SET TASK | Restate word for word the lines that begin the listing and end with the line holding "Blender 4.5, metres, +Z".

RECORDS SHOWN |
***

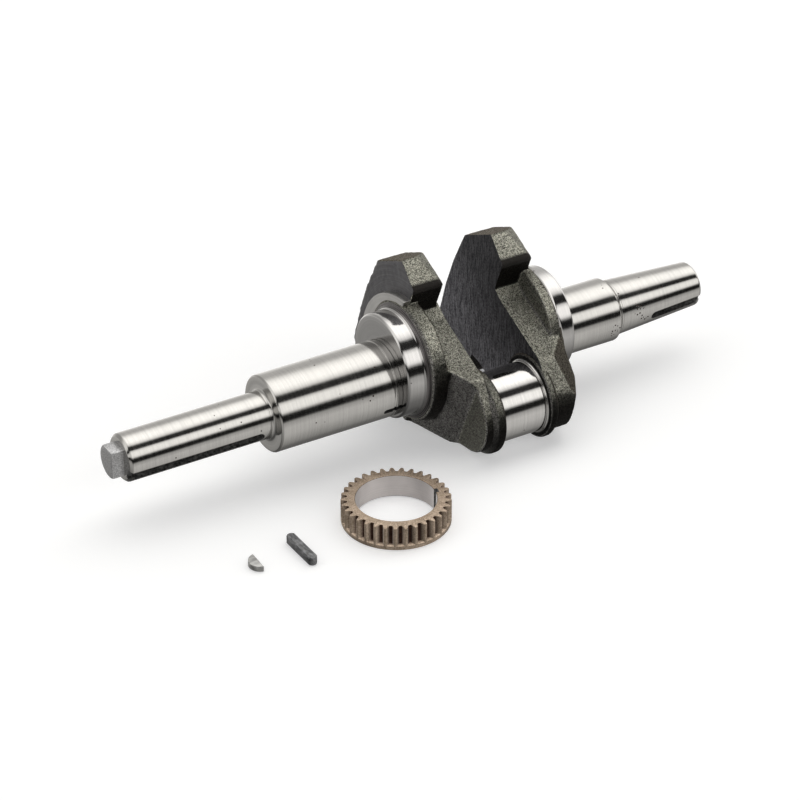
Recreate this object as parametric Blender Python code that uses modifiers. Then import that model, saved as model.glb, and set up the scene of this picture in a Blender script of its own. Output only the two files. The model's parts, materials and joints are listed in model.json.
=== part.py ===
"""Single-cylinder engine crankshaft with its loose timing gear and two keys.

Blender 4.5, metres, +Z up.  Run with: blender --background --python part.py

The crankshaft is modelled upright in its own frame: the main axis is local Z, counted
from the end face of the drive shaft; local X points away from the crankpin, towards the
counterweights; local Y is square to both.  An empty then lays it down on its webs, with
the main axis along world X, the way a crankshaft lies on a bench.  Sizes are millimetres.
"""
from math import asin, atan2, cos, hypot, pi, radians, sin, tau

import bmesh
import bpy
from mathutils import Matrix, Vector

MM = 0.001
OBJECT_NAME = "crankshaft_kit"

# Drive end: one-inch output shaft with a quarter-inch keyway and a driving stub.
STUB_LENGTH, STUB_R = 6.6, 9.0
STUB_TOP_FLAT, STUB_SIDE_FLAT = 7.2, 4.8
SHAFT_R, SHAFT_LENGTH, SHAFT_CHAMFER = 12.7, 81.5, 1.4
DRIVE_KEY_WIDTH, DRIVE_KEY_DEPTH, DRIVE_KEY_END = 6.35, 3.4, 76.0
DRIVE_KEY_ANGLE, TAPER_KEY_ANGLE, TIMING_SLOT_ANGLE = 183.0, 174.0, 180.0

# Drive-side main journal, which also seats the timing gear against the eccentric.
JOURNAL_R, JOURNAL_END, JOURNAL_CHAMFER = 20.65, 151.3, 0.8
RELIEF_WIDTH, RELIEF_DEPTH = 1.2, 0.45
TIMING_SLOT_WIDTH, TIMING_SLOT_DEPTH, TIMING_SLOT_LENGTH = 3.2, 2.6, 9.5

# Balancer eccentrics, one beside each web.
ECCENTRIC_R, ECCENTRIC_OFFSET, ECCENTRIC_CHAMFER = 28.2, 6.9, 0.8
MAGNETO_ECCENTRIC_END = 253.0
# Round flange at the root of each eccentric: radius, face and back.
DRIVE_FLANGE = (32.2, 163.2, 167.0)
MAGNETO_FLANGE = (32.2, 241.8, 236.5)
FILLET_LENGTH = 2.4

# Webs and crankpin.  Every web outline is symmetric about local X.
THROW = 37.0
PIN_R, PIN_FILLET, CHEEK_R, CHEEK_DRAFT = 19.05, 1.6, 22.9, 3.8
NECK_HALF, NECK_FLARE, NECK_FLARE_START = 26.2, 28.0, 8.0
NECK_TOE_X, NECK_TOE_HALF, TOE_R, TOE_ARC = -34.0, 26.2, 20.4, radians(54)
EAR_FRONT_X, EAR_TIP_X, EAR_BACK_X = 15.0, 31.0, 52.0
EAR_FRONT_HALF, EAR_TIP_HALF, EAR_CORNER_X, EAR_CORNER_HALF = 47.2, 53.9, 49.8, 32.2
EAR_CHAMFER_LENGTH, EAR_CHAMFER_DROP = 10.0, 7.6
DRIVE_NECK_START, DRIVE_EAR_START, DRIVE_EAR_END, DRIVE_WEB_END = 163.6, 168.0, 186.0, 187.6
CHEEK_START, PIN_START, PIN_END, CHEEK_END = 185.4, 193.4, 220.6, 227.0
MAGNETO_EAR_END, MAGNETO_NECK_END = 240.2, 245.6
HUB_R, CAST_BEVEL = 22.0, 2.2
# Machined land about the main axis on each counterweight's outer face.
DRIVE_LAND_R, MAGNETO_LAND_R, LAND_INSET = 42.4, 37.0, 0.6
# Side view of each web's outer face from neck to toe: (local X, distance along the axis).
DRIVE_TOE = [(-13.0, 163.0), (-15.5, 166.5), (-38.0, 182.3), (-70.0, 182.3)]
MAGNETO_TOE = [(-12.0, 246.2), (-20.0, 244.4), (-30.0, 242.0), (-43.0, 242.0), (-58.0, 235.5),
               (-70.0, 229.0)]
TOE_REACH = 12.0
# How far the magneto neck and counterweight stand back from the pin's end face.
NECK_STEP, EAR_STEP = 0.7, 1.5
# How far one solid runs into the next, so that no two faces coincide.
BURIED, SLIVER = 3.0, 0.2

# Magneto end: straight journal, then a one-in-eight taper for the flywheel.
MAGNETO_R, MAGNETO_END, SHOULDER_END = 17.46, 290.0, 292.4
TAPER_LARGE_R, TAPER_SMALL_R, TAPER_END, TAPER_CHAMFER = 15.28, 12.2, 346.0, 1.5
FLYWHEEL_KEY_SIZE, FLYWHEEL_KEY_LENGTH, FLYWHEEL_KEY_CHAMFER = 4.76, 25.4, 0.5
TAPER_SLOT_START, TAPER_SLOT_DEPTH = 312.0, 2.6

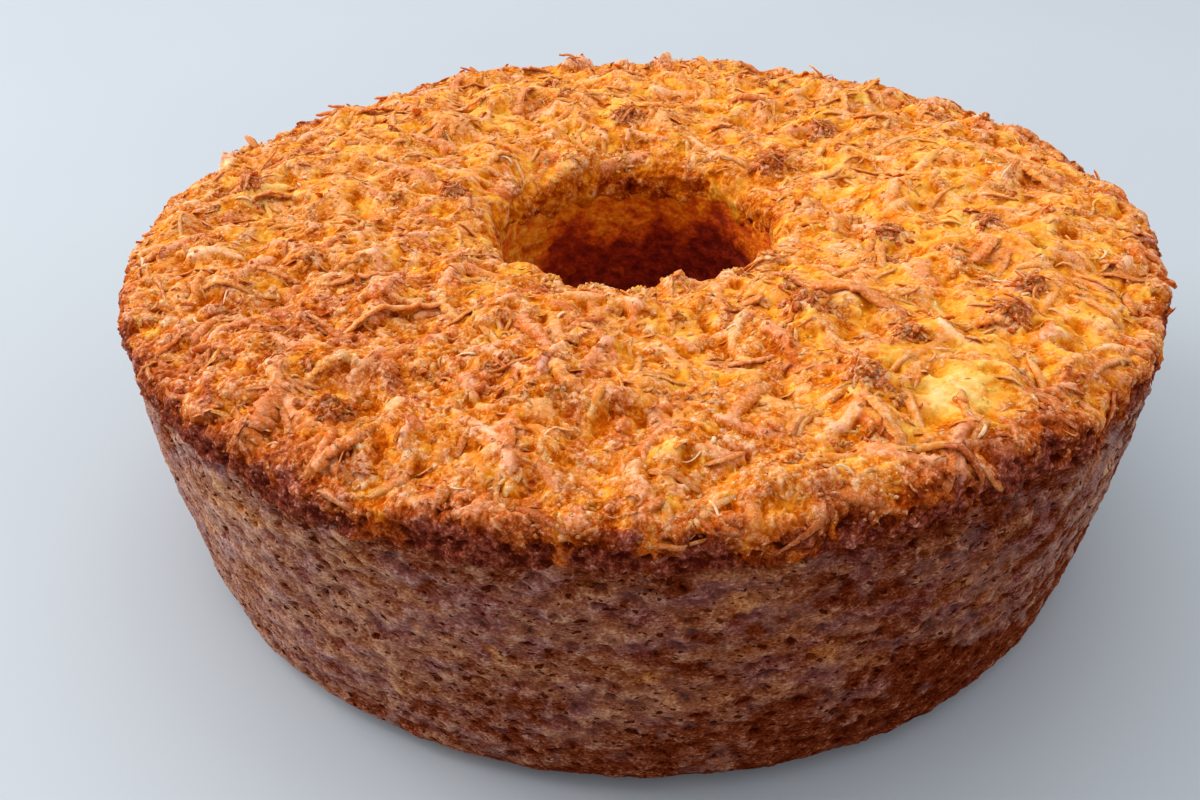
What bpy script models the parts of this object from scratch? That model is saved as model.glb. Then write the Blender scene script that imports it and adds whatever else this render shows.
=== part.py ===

***

TASK SOLUTION |
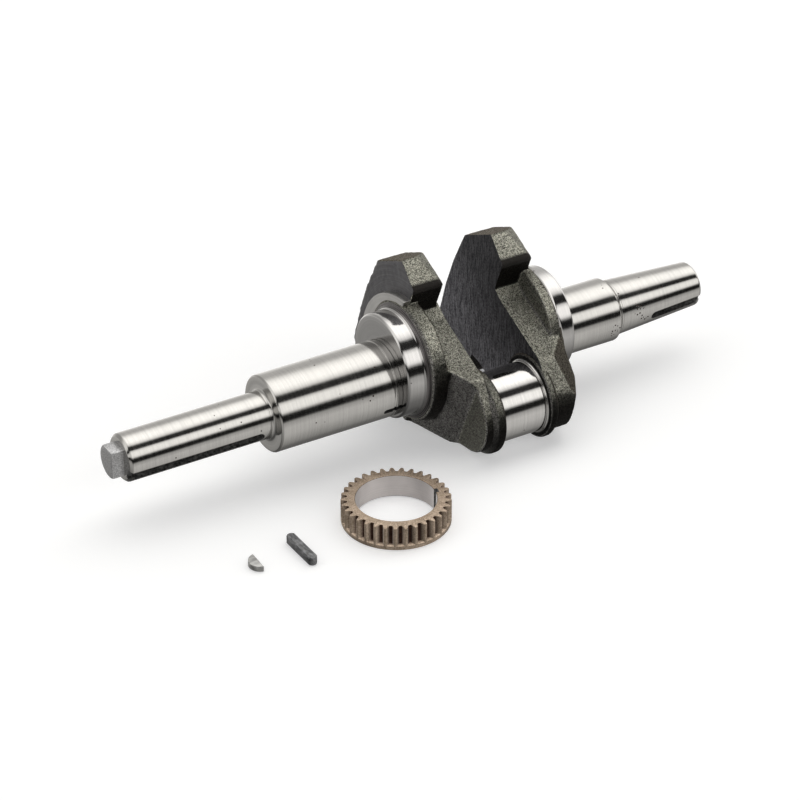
Recreate this object as parametric Blender Python code that uses modifiers. Then import that model, saved as model.glb, and set up the scene of this picture in a Blender script of its own. Output only the two files. The model's parts, materials and joints are listed in model.json.
=== part.py ===
"""Single-cylinder engine crankshaft with its loose timing gear and two keys.

Blender 4.5, metres, +Z up.  Run with: blender --background --python part.py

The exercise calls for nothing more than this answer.